Another embarrassment was the disclosure that he and his wife had a $250,000 to $500,000 line of credit at Tiffany, the posh jewelry store.
In his statement, Gingrich said: “I am committed to running the substantive, solutions-oriented campaign I set out to run earlier in the campaign.” He is scheduled to take part in a Republican presidential debate on Monday in New Hampshire.

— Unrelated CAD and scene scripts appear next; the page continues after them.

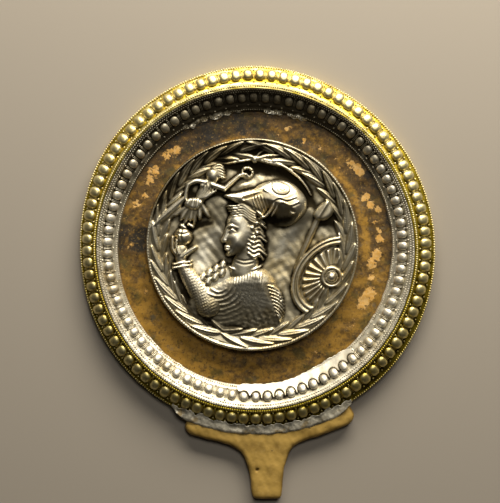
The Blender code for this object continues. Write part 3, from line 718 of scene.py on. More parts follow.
def noiseIn(tree, scale, detail=4.0, rough=0.6, stretch=None):
    place = put(tree, "ShaderNodeTexCoord").outputs["Object"]
    if stretch:
        place = put(tree, "ShaderNodeMapping", {"Vector": place, "Scale": stretch}).outputs["Vector"]
    inputs = {"Vector": place, "Scale": scale, "Detail": detail, "Roughness": rough}
    return put(tree, "ShaderNodeTexNoise", inputs).outputs["Fac"]


def ramped(tree, value, low, high):  # 0 below low, 1 above high
    inputs = {"Value": value, "From Min": low, "From Max": high}
    return put(tree, "ShaderNodeMapRange", inputs, interpolation_type="SMOOTHSTEP").outputs["Result"]


def maths(tree, operation, a, b=0.0):
    return put(tree, "ShaderNodeMath", {0: a, 1: b}, operation=operation).outputs[0]


def plus(tree, a, b):
    return maths(tree, "ADD", a, b)


def times(tree, a, b):
    return maths(tree, "MULTIPLY", a, b)


def mixed(tree, share, a, b):  # a and b are colours, or the sockets that give them
    a, b = ((*colour, 1.0) if isinstance(colour, tuple) else colour for colour in (a, b))
    return put(tree, "ShaderNodeMix", {0: share, 6: a, 7: b}, data_type="RGBA").outputs[2]


# A metal's dark and bright shares from its tone, which holds its tarnish and also the painted light and shade
# laid into it
def makeTarnishAndLightGroup():
    inputs = {"Tone": 0.5, "Patch Size": 300.0, "Patches": 0.4}
    tree, given, found = shaderGroup("tarnishAndLight", inputs, ("Dirt And Shade", "Shine And Light"))
    patches = maths(tree, "SUBTRACT", noiseIn(tree, given.outputs["Patch Size"]), 0.5)
    patches = times(tree, patches, given.outputs["Patches"])
    moved = plus(tree, given.outputs["Tone"], patches)
    dirtAndShade = maths(tree, "SUBTRACT", 1.0, ramped(tree, moved, 0.02, 0.46))
    tree.links.new(dirtAndShade, found.inputs["Dirt And Shade"])
    tree.links.new(ramped(tree, moved, 0.42, 0.85), found.inputs["Shine And Light"])
    return tree


def makeHandWorkGroup():
    inputs = {"Marks": 0.5, "Mark Size": 900.0, "Scratches": 0.3, "Pits": 0.4}
    tree, given, found = shaderGroup("hand_work", inputs, ("Height",))
    marks = times(tree, noiseIn(tree, given.outputs["Mark Size"], 5.0, 0.65), given.outputs["Marks"])
    streaks = noiseIn(tree, 900.0, 2.0, 0.5, (0.08, 1.0, 1.0))
    crossed = noiseIn(tree, 800.0, 2.0, 0.5, (1.0, 0.1, 1.0))
    scratches = times(tree, plus(tree, streaks, crossed), given.outputs["Scratches"])
    pits = ramped(tree, noiseIn(tree, 1500.0, 1.0, 0.5), 0.30, 0.42)
    pits = times(tree, pits, given.outputs["Pits"])
    total = plus(tree, plus(tree, marks, scratches), pits)
    tree.links.new(total, found.inputs["Height"])
    return tree


tarnishAndLightGroup = makeTarnishAndLightGroup()
handWorkGroup = makeHandWorkGroup()


def useGroup(tree, group, inputs):
    return put(tree, "ShaderNodeGroup", inputs, node_tree=group).outputs


def readValue(tree, name):
    return put(tree, "ShaderNodeAttribute", attribute_name=name).outputs["Fac"]


def newMaterial(name):
    material = bpy.data.materials.new(name)
    material.use_nodes = True
    return material, material.node_tree, material.node_tree.nodes["Principled BSDF"]


def feed(tree, shader, colour, rough, metallic):
    tree.links.new(colour, shader.inputs["Base Color"])
    tree.links.new(rough, shader.inputs["Roughness"])
    shader.inputs["Metallic"].default_value = metallic


def addBump(tree, shader, strength, distance, **marks):
    inputs = {name.replace("_", " ").title(): value for name, value in marks.items()}
    height = useGroup(tree, handWorkGroup, inputs)["Height"]
    bump = put(tree, "ShaderNodeBump", {"Height": height, "Strength": strength, "Distance": distance})
    tree.links.new(bump.outputs["Normal"], shader.inputs["Normal"])


metalStyle = {
    "workedSilver": {
        "bright": (0.86, 0.80, 0.64), "middle": (0.52, 0.465, 0.325), "dark": (0.060, 0.046, 0.024),
        "rough": (0.38, 0.66), "patchSize": 240.0, "patches": 0.60, "bump": 0.42, "metallic": 0.75,
        "stain": (0.50, 0.39, 0.19), "stained": 0.70,
    },
    "reliefSilver": {
        "bright": (0.86, 0.80, 0.63), "middle": (0.56, 0.49, 0.33), "dark": (0.030, 0.023, 0.012),
        "rough": (0.36, 0.62), "patchSize": 240.0, "patches": 0.60, "bump": 0.40, "metallic": 1.0,
        "stain": (0.50, 0.38, 0.17), "stained": 0.70,
    },
    "gilding": {
        "bright": (0.84, 0.74, 0.38), "middle": (0.57, 0.43, 0.032), "dark": (0.060, 0.042, 0.003),
        "rough": (0.35, 0.62), "patchSize": 300.0, "patches": 0.5, "bump": 0.25, "metallic": 0.90,
        "stain": (0.44, 0.29, 0.020), "stained": 0.5,
    },
}


def makeMetal(name):
    style = metalStyle[name]
    material, tree, shader = newMaterial(name)
    # the tone with the painted light and shade by clock added
    tarnishAndLight = useGroup(tree, tarnishAndLightGroup, {
        "Tone": plus(tree, readValue(tree, "tone"), readValue(tree, "paintedLightAndShade")),
        "Patch Size": style["patchSize"], "Patches": style["patches"],
    })
    colour = mixed(tree, tarnishAndLight["Shine And Light"], style["middle"], style["bright"])
    stain = ramped(tree, noiseIn(tree, 75.0, 6.0, 0.65), 0.48, 0.68)
    colour = mixed(tree, times(tree, stain, style["stained"]), colour, style["stain"])
    colour = mixed(tree, tarnishAndLight["Dirt And Shade"], colour, style["dark"])
    rough = put(tree, "ShaderNodeMapRange", {
        "Value": tarnishAndLight["Dirt And Shade"], "To Min": style["rough"][0], "To Max": style["rough"][1],
    })
    wear = times(tree, noiseIn(tree, 1400.0, 3.0), 0.14)
    feed(tree, shader, colour, plus(tree, rough.outputs["Result"], wear), style["metallic"])
    addBump(tree, shader, style["bump"], 0.00012, marks=0.6, scratches=0.25, pits=0.25)
    return material


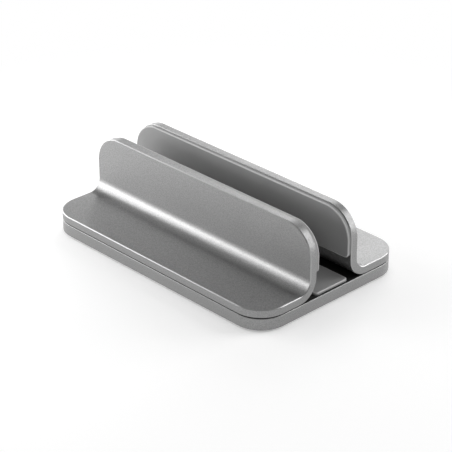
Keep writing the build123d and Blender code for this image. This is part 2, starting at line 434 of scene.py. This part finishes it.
def lipped_sheet(name, outline, thickness, lip, lip_steps, place):
    """A flat sheet with a rounded lip all round one side. The outline gives the points at an inset.

    The attribute "lip" is 1 on the lip and fades to 0 beside it. It marks where the material paints a highlight on
    the lip.
    """
    fade_below, fade_inside = 2 * lip, 1.4 * lip
    rings = [(0.0, 0.0, 0.0), (0.0, thickness - fade_below, 0.0)]
    for step in range(lip_steps + 1):
        angle = math.radians(90 * step / lip_steps)
        rings.append((lip * (1 - math.cos(angle)), thickness - lip * (1 - math.sin(angle)), 1.0))
    rings.append((fade_inside, thickness, 0.0))
    shape = bmesh.new()
    lip_highlight_weight = shape.verts.layers.float.new("lip")
    loops = []
    for inset, height, weight in rings:
        loops.append([shape.verts.new(place @ Vector((x, y, height))) for x, y in outline(inset)])
        for vertex in loops[-1]:
            vertex[lip_highlight_weight] = weight
    for lower, upper in zip(loops, loops[1:]):
        for i, vertex in enumerate(lower):
            following = (i + 1) % len(lower)
            shape.faces.new((vertex, lower[following], upper[following], upper[i]))
    shape.faces.new(loops[-1])
    shape.faces.new(reversed(loops[0]))
    bmesh.ops.recalc_face_normals(shape, faces=shape.faces)
    mesh = bpy.data.meshes.new(name)
    shape.to_mesh(mesh)
    shape.free()
    return mesh


def profile_object(points, flat_sided):
    """The half section of a round piece, from (radius, height) points. Those in flat_sided lie on a hexagon."""
    mesh = bpy.data.meshes.new("half_section")
    mesh.from_pydata([(radius, 0, height) for radius, height in points],
                     [(i, i + 1) for i in range(len(points) - 1)], [])
    flats = mesh.attributes.new("flat_sided", "FLOAT", "POINT")
    flats.data.foreach_set("value", [1.0 if i in flat_sided else 0.0 for i in range(len(points))])
    section = bpy.data.objects.new("half_section", mesh)
    bpy.context.scene.collection.objects.link(section)
    return section


def quarter_round(centre_radius, centre_height, radius, start, end, steps=5):
    """Points of an arc in a half section, from one angle to another in degrees."""
    angles = [math.radians(start + (end - start) * step / steps) for step in range(steps + 1)]
    return [(centre_radius + radius * math.cos(a), centre_height + radius * math.sin(a)) for a in angles]


# Geometry nodes for the round pieces

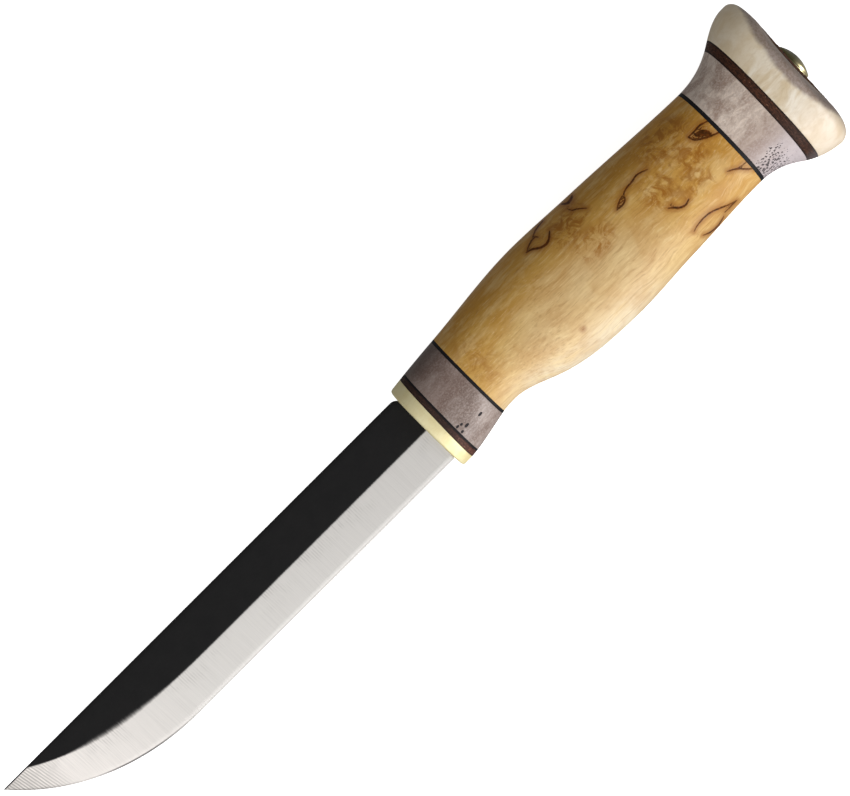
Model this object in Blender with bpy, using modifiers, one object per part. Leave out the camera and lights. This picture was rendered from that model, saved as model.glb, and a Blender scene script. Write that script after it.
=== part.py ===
"""A Nordic belt knife (puukko): a stick-tang blade, and a grip stacked from brass, leather, antler and birch.

The knife lies on its side. +X runs from the blade's tip to the pommel, +Y from the cutting edge to the
spine, and +Z through the thickness. Every dimension is in millimetres, and MM turns it into metres.
The pieces are laid out with x = 0 at the front of the brass plate, y = 0 on the nut's axis and z = 0 on
the blade's mid-plane. Their parent empty then sets the whole knife on the ground, centred on the origin.
"""

import math

import bmesh
import bpy
from mathutils import Matrix, Vector

MM = 0.001
KNIFE_NAME = "craft_knife"

# Clearances
GLUE_LINE = 0.1  # between neighbouring pieces of the stack
BORE_CLEARANCE = 0.32  # round the tang, the bedding and the nut

# Blade
BLADE_LENGTH = 126.5
BLADE_THICKNESS = 3.2
TIP_THICKNESS = 2.2
TAPER_START = 80.0  # distance from the brass plate at which the flats begin to thin towards the tip
SPINE_Y = 9.67
EDGE_DEPTH = 19.05  # depth of the cutting edge below the spine, along the straight part
BEVEL_DEPTH = 10.05  # depth of the top of the bevel below the spine, along the straight part
SPINE_CHAMFER = 0.3
BEVEL_START = 7.3  # distance from the tip at which the bevel leaves the spine
# Control points of the belly and of the bevel's curved end: distance from the tip, depth below the spine
BELLY = ((0.0, 0.0), (16.7, EDGE_DEPTH), (39.8, EDGE_DEPTH), (45.0, EDGE_DEPTH))
BEVEL_SWEEP = ((BEVEL_START, 0.0), (23.4, 9.7), (40.1, BEVEL_DEPTH), (63.0, BEVEL_DEPTH))

# Tang
TANG_THICKNESS = 2.6
TANG_ROOT = (-2.0, 6.0)  # lowest and highest y at the shoulder
TANG_END = (-2.0, 2.0)  # lowest and highest y where the round end begins
TANG_OVERLAP = 2.0  # how far the tang's solid reaches into the blade's
ROD_START = 94.0
ROD_END = 114.2
ROD_RADIUS = 2.0

# Joints of the stack: x at y = 0, and how far the joint leans along x for each millimetre of y
STACK = {
    "bolster_plate": ((0.0, 0.0), (3.15, 0.027)),
    "bolster_leather": ((3.15, 0.027), (4.6, 0.016)),
    "bolster_liner": ((4.6, 0.016), (5.0, 0.0115)),
    "front_antler": ((5.0, 0.0115), (14.45, 0.0)),
    "front_liner": ((14.45, 0.0), (15.2, 0.0)),
    "birch_grip": ((15.2, 0.0), (92.05, 0.0133)),
    "rear_liner": ((92.05, 0.0133), (92.95, 0.0125)),
    "rear_antler": ((92.95, 0.0125), (102.85, 0.03)),
    "rear_leather": ((102.85, 0.03), (105.1, 0.022)),
    "antler_pommel": ((105.1, 0.022), (115.0, 0.045)),
}
STATIONS = {
    "bolster_plate": 1,
    "bolster_leather": 1,
    "bolster_liner": 1,
    "front_antler": 3,
    "front_liner": 1,
    "birch_grip": 18,
    "rear_liner": 1,
    "rear_antler": 4,
    "rear_leather": 1,
    "antler_pommel": 12,
}

# The grip's outline as knots of (x, height, slope)
GRIP_TOP = (
    (0.0, 11.5, 0.126),
    (15.0, 12.97, 0.08),
    (42.75, 15.15, -0.015),
    (60.0, 14.4, -0.039),
    (92.0, 12.85, -0.025),
    (104.5, 16.3, 0.64),
    (112.4, 19.6, 0.0),
    (118.0, 19.6, 0.0),
)
GRIP_BOTTOM = (
    (0.0, -11.9, 0.0),
    (2.0, -11.9, 0.0),
    (6.75, -11.37, 0.18),
    (15.0, -9.72, 0.2),
    (18.5, -9.46, 0.017),
    (29.0, -12.44, -0.384),
    (51.0, -15.63, -0.027),
    (70.0, -14.8, 0.03),
    (92.0, -13.92, -0.01),
    (101.5, -17.15, -0.71),
    (111.0, -20.5, -0.08),
    (118.0, -20.8, 0.0),
)
GRIP_HALF_THICKNESS = (
    (0.0, 8.3, 0.03),
    (16.0, 8.8, 0.06),
    (42.0, 11.3, 0.0),
    (60.0, 11.3, 0.0),
    (91.5, 10.3, 0.0),
    (105.0, 12.5, 0.2),
    (112.5, 13.2, 0.0),
    (118.0, 13.2, 0.0),
)
SECTION_POWER = 2.3  # superellipse exponent of the grip's cross-section
SECTION_POINTS = 56
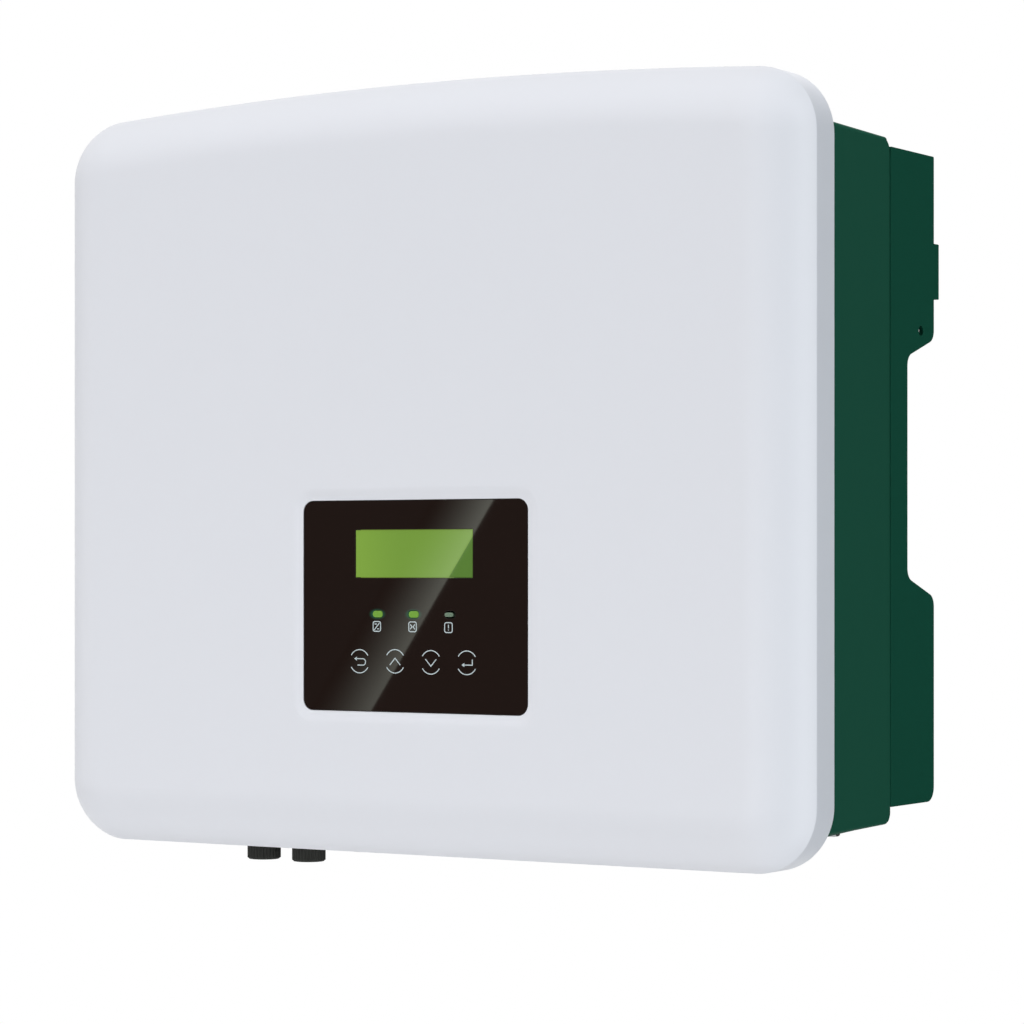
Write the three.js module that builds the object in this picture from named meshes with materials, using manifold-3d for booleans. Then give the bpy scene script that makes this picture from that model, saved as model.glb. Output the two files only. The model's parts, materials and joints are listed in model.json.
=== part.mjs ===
// A wall-hung single-phase hybrid string inverter. A moulded white front cover with a display panel
// closes a die-cast green housing. Behind the housing stand a finned heat sink and two folded
// side plates with grip recesses, joined by the hanger bar that hooks on to a wall bracket.
// The cable sockets point down from the housing's bottom, and a rotary DC switch stands on its left side.
// Millimetres. X runs to the right as seen from the front, Y towards the wall and Z up.
// The origin is the middle of the hanger bar's rear face, which lies in the wall plane.
import * as THREE from "three";
import { mergeVertices } from "three/addons/utils/BufferGeometryUtils.js";
import Module from "manifold-3d";

const wasm = await Module();
wasm.setup();

// Overall sizes
const overallWidth = 482;
const overallDepth = 181;
const coverHeight = 422;
const hangerDrop = 102.5;

// Clearances, and how far every cutting tool runs past the face that it cuts
const seatGap = 0.3;
const slideGap = 0.35;
const cutOverrun = 1;

// Front cover: a shell with a broad rounded edge and a top that rises to a crown
const archRise = 10;
const coverDepth = 42;
const coverWall = 3;
const coverCornerRadius = 35;
const coverEdgeRadius = 26;
const sealRibWidth = 2;
const bossRadius = 4.5;
const topBossRise = 12;
const bottomBossDrop = 7.5;
const outerBossInset = 51;
const windowFloorDepth = 1;
const windowFloorMargin = 7;
const stiffenerThickness = 1.8;
const stiffenerHeight = 6;
const stiffenerXShares = [-0.72, -0.44, 0.58, 0.8];
const stiffenerZShares = [0.24, 0.56, 0.82];

// Gasket between the cover's seal rib and the housing's rim
const gasketThickness = 3;
const gasketWidth = 3.4;

// Housing: a drafted tub with a flange that sits inside the cover's skirt
const skirtGap = 0.6;
const flangeRecess = 4;
const flangeThickness = 4;
const socketBayDepth = 60;
const rearShare = 0.717;
const housingTopDrop = 33.4;
const housingBottomRise = 18.6;
const housingDraftDegrees = 1.2;
const housingWall = 4;
const housingBack = 6;
const housingCornerRadius = 4;
const housingRearRadius = 4;
const rimCornerRadius = 18;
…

Newt is simply an egotistical train wreck [I once saw him get out of a huge limo in Amman Jordan while Dick Gephardt followed in a tiny VW bug a few minutes later---Newt was the Speaker of the House, you see, and he'd just been dissed by Clinton who had Newt leave via the back door of Air Force One a few months before. He keeps talking about a "campaign of ideas" when it is becoming painfully obvious that Newt will NEVER submit to discipline, his own self's or others, or rein in his massive ego or stop talking after he has already inserted his foot to above his kneecap in his constantly yammering mouth. And his wife, an upstate WI kewpie doll who has kachina looks and a bizarre persona, may continue to contribute to his political downfall until even the denial-prone Gingrich might recognize that he's making a fool of himself.
In the meantime, we can only gaze in wonderment over what a silly little man Newt seems to be.